Directions for this task
In the listing below, locate the line containing "Reconstruct the object" and the line containing "notch_l = 58; // [20:1:150]". Output both of them and every line between, exactly as written, and nothing more.

Records

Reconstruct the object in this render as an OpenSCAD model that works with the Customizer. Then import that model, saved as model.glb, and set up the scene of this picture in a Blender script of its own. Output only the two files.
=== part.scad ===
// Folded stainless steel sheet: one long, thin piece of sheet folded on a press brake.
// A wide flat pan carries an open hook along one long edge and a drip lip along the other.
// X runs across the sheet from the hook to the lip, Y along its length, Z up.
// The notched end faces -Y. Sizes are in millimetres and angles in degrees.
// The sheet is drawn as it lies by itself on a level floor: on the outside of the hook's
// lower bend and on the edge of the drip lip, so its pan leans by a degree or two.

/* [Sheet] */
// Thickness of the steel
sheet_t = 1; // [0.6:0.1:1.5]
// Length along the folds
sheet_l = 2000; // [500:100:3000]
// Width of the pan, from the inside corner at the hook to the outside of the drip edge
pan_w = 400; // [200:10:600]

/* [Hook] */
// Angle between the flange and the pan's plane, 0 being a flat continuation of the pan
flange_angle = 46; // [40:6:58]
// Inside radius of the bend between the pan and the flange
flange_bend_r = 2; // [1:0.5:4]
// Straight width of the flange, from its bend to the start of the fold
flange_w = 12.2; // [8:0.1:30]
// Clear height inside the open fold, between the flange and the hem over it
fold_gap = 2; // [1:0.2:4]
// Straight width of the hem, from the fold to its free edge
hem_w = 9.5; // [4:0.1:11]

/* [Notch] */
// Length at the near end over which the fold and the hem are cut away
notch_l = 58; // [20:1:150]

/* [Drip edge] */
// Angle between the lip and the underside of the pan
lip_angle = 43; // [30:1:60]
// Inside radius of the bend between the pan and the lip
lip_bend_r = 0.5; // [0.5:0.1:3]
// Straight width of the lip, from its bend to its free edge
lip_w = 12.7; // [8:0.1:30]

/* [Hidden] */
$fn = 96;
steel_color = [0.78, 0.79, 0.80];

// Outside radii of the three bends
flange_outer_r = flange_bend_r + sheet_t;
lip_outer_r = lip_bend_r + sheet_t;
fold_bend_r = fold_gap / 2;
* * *
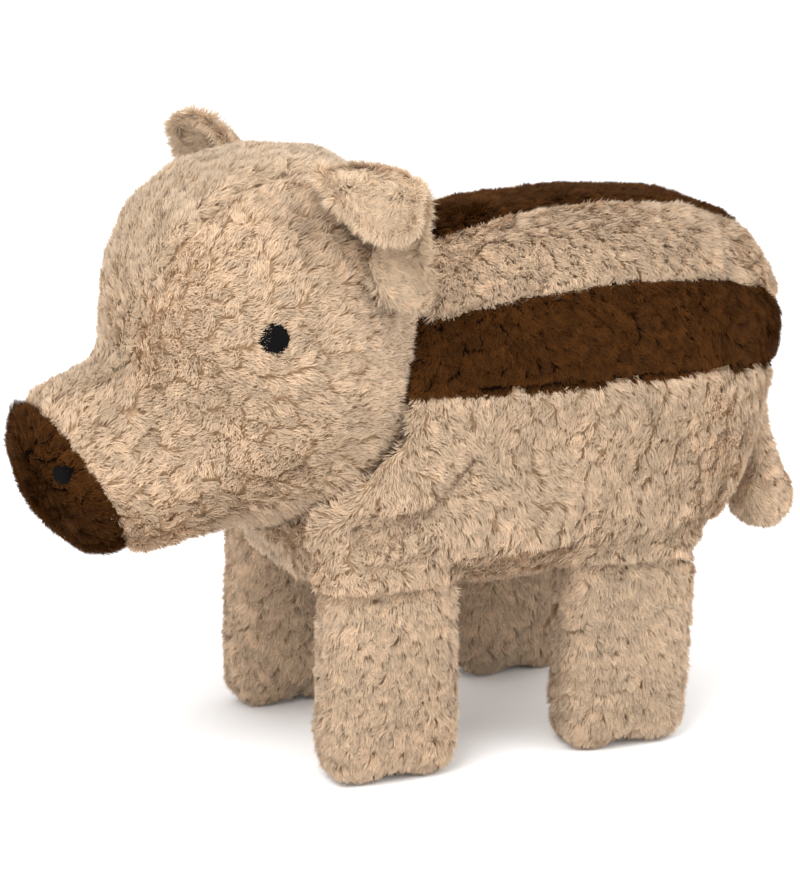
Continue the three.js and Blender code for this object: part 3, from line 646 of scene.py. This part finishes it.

Full output
Reconstruct the object in this render as an OpenSCAD model that works with the Customizer. Then import that model, saved as model.glb, and set up the scene of this picture in a Blender script of its own. Output only the two files.
=== part.scad ===
// Folded stainless steel sheet: one long, thin piece of sheet folded on a press brake.
// A wide flat pan carries an open hook along one long edge and a drip lip along the other.
// X runs across the sheet from the hook to the lip, Y along its length, Z up.
// The notched end faces -Y. Sizes are in millimetres and angles in degrees.
// The sheet is drawn as it lies by itself on a level floor: on the outside of the hook's
// lower bend and on the edge of the drip lip, so its pan leans by a degree or two.

/* [Sheet] */
// Thickness of the steel
sheet_t = 1; // [0.6:0.1:1.5]
// Length along the folds
sheet_l = 2000; // [500:100:3000]
// Width of the pan, from the inside corner at the hook to the outside of the drip edge
pan_w = 400; // [200:10:600]

/* [Hook] */
// Angle between the flange and the pan's plane, 0 being a flat continuation of the pan
flange_angle = 46; // [40:6:58]
// Inside radius of the bend between the pan and the flange
flange_bend_r = 2; // [1:0.5:4]
// Straight width of the flange, from its bend to the start of the fold
flange_w = 12.2; // [8:0.1:30]
// Clear height inside the open fold, between the flange and the hem over it
fold_gap = 2; // [1:0.2:4]
// Straight width of the hem, from the fold to its free edge
hem_w = 9.5; // [4:0.1:11]

/* [Notch] */
// Length at the near end over which the fold and the hem are cut away
notch_l = 58; // [20:1:150]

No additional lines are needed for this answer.